▶ **STATED PROBLEM**
Below are records; reproduce exactly the lines from the one that has "# The finished" through the one that has "obj.parent = empty", ends included, and nothing more.

▶ **DATASET CONTENT**
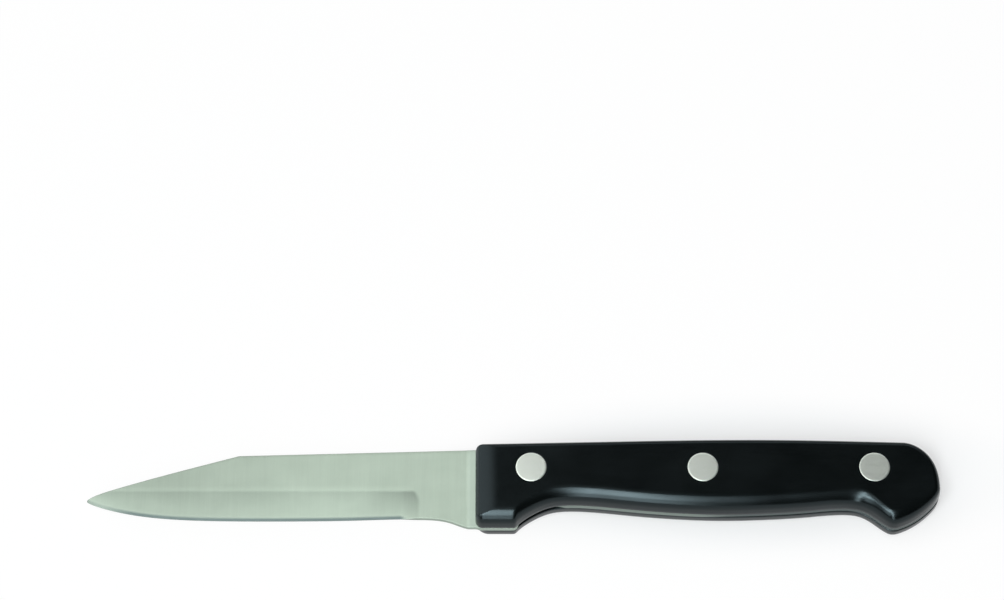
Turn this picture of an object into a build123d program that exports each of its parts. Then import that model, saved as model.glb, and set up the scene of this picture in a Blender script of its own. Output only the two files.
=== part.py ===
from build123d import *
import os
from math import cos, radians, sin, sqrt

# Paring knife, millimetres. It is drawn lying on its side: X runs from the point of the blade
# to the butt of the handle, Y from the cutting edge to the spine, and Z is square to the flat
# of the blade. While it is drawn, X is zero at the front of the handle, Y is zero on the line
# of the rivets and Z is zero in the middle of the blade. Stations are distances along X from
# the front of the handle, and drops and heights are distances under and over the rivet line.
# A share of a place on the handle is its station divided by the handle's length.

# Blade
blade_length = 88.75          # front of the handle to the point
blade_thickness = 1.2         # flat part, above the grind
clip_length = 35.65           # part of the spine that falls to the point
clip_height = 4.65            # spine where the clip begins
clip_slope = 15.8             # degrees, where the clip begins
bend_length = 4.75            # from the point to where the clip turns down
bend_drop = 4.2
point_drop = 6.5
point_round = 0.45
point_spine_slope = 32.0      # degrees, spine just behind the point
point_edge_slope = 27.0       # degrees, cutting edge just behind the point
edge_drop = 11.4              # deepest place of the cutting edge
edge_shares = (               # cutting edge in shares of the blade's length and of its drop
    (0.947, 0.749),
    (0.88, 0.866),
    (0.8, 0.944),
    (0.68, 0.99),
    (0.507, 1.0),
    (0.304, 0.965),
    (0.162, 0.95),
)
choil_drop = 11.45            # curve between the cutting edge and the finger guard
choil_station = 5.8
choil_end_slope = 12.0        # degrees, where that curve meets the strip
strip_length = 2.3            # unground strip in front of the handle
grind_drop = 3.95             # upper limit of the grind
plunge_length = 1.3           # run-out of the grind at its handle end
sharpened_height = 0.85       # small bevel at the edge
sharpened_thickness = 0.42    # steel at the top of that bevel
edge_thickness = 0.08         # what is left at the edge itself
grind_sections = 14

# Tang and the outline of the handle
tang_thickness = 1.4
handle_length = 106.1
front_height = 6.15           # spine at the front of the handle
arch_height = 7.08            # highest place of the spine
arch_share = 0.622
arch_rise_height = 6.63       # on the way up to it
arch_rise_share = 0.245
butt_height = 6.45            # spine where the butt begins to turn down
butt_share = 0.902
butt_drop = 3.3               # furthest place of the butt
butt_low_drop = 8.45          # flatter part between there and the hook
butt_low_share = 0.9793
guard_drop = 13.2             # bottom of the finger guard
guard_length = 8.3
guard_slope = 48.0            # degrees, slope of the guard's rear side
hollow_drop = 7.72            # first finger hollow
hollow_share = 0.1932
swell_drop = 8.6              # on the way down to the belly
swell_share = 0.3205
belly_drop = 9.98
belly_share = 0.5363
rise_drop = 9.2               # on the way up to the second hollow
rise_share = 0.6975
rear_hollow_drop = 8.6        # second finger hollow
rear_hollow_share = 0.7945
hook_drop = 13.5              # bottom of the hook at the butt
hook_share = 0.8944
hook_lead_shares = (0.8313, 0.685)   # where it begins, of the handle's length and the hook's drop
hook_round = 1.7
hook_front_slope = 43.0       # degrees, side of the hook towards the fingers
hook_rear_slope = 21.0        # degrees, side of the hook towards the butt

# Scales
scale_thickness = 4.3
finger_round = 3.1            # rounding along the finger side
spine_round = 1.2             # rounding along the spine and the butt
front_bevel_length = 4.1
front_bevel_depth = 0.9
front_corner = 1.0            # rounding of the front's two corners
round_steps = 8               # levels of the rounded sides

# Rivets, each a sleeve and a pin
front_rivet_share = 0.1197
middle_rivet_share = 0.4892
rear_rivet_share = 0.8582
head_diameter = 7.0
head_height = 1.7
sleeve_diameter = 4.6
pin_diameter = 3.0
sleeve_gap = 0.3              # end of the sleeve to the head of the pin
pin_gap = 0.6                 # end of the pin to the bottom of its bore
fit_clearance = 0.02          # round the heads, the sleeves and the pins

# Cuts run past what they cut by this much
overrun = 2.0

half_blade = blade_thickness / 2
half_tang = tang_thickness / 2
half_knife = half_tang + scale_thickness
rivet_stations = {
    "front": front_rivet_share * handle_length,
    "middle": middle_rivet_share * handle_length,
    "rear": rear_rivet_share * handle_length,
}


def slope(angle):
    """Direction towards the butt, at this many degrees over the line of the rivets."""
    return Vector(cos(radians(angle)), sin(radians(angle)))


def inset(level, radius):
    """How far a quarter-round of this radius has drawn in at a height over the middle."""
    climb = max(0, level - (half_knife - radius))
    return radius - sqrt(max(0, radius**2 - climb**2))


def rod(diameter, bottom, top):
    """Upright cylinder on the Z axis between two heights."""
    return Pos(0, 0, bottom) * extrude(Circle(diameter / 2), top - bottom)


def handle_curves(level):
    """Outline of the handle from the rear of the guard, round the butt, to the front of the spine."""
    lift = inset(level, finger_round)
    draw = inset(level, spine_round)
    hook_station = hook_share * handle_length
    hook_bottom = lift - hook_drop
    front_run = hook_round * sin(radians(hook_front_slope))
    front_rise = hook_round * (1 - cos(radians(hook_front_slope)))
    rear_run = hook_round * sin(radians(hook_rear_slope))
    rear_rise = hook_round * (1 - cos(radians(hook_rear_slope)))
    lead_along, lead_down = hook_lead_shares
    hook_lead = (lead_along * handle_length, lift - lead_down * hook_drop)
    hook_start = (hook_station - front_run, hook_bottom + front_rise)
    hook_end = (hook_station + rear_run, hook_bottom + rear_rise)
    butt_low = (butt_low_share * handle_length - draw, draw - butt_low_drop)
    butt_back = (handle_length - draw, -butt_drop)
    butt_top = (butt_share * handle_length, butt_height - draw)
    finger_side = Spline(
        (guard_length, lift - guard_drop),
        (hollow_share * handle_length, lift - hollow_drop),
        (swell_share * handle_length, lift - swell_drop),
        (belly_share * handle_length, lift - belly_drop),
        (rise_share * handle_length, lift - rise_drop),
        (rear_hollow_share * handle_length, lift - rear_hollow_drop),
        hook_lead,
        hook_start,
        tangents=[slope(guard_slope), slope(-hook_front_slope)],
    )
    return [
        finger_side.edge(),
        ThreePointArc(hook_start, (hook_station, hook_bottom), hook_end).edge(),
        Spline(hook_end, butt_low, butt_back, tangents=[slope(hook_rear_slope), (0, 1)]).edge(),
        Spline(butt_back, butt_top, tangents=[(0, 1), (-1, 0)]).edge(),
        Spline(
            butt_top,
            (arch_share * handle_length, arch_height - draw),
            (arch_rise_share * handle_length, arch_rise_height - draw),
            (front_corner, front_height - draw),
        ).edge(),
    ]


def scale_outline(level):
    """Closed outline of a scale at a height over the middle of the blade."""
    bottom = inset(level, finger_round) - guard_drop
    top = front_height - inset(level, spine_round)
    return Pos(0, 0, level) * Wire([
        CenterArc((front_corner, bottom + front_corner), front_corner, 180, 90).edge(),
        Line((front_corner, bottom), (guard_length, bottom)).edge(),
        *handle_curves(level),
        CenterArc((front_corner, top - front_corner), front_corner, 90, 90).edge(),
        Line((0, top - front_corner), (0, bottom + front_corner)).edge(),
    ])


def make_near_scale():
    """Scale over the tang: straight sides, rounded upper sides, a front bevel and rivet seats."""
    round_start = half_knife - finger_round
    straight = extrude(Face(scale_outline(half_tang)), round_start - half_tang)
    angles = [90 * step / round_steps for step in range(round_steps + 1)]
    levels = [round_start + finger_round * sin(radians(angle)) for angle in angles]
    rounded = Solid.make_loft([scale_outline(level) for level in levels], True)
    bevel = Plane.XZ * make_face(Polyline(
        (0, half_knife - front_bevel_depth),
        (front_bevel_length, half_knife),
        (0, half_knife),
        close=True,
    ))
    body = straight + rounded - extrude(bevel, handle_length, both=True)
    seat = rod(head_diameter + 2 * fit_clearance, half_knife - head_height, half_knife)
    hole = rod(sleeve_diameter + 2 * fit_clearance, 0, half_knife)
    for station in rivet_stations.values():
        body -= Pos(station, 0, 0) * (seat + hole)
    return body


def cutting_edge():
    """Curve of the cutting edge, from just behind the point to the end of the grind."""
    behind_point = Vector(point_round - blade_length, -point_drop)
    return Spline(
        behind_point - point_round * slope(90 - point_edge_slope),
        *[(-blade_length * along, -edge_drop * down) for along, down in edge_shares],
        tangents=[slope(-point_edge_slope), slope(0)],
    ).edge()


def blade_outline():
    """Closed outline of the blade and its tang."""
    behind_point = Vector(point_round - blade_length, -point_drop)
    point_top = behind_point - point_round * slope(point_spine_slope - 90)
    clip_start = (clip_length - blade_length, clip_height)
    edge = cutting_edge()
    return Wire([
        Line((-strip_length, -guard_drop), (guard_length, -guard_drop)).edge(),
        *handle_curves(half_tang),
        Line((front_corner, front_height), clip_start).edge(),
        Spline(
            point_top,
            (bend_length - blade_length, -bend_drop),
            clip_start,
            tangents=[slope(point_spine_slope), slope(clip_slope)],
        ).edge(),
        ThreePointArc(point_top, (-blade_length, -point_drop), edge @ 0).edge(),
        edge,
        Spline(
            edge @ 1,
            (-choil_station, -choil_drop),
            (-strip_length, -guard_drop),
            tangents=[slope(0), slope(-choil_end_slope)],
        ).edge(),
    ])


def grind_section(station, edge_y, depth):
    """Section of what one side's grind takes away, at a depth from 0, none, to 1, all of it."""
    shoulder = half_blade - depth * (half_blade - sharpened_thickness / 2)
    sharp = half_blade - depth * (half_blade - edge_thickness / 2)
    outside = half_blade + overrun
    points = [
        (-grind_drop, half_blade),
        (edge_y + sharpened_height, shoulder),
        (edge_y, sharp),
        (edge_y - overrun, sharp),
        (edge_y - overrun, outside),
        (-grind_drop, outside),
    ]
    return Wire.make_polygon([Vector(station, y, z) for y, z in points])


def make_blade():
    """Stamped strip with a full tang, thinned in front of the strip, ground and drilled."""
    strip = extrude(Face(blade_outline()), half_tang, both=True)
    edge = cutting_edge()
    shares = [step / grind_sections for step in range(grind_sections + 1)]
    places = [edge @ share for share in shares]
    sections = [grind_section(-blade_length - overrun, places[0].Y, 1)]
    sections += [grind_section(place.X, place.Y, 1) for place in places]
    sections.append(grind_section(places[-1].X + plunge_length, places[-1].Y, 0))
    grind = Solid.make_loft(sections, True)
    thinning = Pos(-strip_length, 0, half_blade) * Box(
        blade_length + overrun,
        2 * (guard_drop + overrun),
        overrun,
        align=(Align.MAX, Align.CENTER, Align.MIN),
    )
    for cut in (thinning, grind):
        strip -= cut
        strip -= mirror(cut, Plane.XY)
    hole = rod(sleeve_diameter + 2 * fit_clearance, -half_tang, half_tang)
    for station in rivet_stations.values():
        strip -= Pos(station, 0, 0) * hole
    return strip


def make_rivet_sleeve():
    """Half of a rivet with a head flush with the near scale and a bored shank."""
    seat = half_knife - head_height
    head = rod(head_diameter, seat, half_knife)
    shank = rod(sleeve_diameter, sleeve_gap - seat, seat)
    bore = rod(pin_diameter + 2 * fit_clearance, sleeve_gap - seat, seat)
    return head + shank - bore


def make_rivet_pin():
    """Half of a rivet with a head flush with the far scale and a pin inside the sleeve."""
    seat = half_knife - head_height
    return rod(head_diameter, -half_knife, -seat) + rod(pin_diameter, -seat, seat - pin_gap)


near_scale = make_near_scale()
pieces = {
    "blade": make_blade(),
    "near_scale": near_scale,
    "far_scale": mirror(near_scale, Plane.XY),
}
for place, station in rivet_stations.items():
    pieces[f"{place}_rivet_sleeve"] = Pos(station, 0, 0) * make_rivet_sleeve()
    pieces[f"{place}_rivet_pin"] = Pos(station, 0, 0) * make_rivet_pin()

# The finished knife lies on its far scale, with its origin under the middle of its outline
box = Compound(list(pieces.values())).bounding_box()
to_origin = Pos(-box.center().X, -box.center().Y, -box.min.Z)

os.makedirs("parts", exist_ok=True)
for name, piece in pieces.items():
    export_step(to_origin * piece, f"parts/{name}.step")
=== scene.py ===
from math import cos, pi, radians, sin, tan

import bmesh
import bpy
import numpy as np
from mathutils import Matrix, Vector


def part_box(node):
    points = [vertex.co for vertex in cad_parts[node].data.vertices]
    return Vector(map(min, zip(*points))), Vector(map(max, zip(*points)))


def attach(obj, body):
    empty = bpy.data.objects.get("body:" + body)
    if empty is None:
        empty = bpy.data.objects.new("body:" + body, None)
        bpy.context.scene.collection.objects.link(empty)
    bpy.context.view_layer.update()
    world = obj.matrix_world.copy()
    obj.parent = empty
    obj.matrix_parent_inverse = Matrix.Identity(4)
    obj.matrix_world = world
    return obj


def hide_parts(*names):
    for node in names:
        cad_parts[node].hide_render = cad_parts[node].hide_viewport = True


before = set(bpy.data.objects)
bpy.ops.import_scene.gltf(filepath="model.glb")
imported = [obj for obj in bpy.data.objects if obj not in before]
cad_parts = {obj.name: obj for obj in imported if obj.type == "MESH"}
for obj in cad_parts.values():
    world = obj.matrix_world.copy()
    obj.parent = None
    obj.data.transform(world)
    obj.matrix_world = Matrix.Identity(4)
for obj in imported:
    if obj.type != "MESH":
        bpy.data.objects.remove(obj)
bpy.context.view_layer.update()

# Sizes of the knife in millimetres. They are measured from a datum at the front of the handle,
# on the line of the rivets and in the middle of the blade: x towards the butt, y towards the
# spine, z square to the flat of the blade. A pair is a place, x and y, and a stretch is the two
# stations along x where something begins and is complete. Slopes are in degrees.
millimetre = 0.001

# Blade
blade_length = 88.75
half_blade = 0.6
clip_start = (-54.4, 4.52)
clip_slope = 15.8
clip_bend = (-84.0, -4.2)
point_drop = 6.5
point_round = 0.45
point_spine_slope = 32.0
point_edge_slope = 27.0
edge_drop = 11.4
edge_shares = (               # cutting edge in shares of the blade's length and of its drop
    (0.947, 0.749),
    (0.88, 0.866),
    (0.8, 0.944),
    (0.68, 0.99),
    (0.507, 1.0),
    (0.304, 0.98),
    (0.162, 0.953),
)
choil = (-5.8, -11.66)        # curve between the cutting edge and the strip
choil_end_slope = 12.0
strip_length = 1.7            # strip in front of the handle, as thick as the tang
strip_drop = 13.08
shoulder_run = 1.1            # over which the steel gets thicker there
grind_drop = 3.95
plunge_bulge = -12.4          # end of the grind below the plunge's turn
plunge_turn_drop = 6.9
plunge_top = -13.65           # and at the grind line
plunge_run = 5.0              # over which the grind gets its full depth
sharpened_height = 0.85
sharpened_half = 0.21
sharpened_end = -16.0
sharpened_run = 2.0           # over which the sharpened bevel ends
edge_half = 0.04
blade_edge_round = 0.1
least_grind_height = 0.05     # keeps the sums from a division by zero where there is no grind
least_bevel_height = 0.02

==

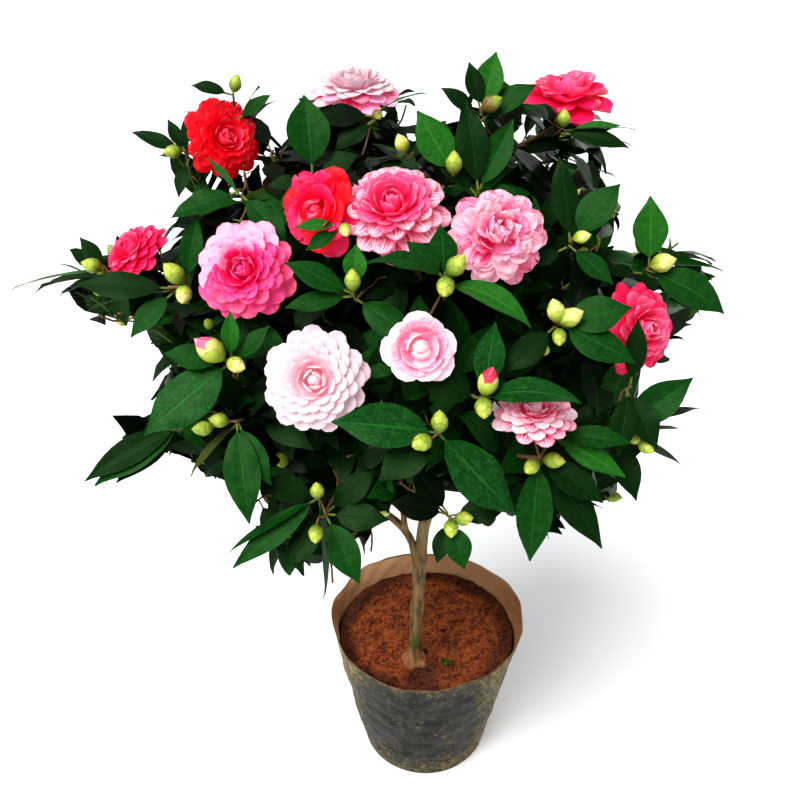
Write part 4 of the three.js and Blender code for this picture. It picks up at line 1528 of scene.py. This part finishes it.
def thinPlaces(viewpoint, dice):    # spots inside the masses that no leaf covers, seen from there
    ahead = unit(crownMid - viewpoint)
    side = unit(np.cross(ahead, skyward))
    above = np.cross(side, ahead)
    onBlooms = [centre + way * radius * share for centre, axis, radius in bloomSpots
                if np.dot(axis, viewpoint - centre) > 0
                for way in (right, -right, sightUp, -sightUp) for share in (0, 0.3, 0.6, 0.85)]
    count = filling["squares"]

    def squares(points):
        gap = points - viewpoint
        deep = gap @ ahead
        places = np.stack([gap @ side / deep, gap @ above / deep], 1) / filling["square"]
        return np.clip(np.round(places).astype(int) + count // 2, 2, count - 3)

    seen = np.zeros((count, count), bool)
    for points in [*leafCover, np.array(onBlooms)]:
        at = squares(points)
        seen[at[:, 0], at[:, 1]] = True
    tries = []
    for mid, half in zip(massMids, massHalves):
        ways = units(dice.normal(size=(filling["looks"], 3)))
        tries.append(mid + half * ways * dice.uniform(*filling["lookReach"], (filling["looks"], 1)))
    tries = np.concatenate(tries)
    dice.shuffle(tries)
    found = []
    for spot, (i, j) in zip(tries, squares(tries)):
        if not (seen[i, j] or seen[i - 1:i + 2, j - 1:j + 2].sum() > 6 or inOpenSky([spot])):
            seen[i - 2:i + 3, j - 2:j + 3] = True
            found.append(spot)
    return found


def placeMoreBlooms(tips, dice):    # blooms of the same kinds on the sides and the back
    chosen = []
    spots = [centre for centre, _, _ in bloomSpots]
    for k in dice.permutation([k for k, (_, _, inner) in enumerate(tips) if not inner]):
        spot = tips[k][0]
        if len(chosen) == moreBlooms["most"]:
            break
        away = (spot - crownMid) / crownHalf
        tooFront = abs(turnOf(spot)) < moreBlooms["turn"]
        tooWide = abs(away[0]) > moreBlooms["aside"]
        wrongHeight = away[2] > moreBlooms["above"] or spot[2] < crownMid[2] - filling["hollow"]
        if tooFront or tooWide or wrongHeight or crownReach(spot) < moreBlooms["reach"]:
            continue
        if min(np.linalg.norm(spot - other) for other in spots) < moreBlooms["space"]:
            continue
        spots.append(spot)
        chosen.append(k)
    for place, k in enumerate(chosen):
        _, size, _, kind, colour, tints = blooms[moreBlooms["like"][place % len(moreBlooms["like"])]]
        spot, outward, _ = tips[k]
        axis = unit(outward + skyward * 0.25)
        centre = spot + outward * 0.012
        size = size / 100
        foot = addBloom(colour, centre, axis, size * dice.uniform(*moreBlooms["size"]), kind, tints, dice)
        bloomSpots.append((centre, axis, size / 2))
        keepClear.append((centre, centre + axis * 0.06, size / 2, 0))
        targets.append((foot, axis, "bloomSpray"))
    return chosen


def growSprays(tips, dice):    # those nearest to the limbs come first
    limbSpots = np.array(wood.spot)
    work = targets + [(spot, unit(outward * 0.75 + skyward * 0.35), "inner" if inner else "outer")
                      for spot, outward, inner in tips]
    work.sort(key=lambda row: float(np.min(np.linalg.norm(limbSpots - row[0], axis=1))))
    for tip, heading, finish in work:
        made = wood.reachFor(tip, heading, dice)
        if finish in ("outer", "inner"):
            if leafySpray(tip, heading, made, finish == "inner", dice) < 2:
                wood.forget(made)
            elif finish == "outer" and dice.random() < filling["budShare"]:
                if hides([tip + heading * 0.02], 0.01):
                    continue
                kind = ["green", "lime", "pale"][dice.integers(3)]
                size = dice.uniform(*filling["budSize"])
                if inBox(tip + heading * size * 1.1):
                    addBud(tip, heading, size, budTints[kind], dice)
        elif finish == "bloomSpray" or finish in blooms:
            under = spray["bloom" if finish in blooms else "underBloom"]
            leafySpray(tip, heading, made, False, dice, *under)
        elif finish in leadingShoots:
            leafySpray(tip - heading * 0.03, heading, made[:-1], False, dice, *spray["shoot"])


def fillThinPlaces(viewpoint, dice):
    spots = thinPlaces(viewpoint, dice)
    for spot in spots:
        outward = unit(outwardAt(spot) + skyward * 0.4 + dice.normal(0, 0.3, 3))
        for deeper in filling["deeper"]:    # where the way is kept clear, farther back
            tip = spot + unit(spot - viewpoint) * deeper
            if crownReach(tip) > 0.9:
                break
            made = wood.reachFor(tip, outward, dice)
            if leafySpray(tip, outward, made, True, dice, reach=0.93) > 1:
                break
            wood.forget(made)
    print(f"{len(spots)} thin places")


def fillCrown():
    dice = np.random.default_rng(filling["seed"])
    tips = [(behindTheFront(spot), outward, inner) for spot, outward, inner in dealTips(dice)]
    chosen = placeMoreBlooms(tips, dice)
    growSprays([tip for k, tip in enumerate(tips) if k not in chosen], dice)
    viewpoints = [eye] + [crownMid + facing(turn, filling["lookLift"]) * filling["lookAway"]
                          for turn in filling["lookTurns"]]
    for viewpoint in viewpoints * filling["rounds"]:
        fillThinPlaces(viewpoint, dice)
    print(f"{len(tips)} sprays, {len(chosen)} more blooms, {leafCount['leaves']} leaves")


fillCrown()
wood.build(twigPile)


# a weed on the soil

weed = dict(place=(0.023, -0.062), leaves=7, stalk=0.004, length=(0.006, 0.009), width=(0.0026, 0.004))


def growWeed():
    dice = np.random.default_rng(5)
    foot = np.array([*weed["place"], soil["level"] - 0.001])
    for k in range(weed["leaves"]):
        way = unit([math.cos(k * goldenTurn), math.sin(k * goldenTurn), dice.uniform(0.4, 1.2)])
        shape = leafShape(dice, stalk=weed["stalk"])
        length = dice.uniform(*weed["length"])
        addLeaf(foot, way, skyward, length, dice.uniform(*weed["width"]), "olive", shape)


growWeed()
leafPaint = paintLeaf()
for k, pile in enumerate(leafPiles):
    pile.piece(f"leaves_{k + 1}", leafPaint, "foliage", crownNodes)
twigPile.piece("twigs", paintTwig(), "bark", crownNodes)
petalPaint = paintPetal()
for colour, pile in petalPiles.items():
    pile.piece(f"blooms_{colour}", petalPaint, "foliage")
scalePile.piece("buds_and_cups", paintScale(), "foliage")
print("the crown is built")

▶ **RESPONSE**
# The finished knife lies on its far scale, with its origin under the middle of its outline
box = Compound(list(pieces.values())).bounding_box()
to_origin = Pos(-box.center().X, -box.center().Y, -box.min.Z)

os.makedirs("parts", exist_ok=True)
for name, piece in pieces.items():
    export_step(to_origin * piece, f"parts/{name}.step")
=== scene.py ===
from math import cos, pi, radians, sin, tan

import bmesh
import bpy
import numpy as np
from mathutils import Matrix, Vector


def part_box(node):
    points = [vertex.co for vertex in cad_parts[node].data.vertices]
    return Vector(map(min, zip(*points))), Vector(map(max, zip(*points)))


def attach(obj, body):
    empty = bpy.data.objects.get("body:" + body)
    if empty is None:
        empty = bpy.data.objects.new("body:" + body, None)
        bpy.context.scene.collection.objects.link(empty)
    bpy.context.view_layer.update()
    world = obj.matrix_world.copy()
    obj.parent = empty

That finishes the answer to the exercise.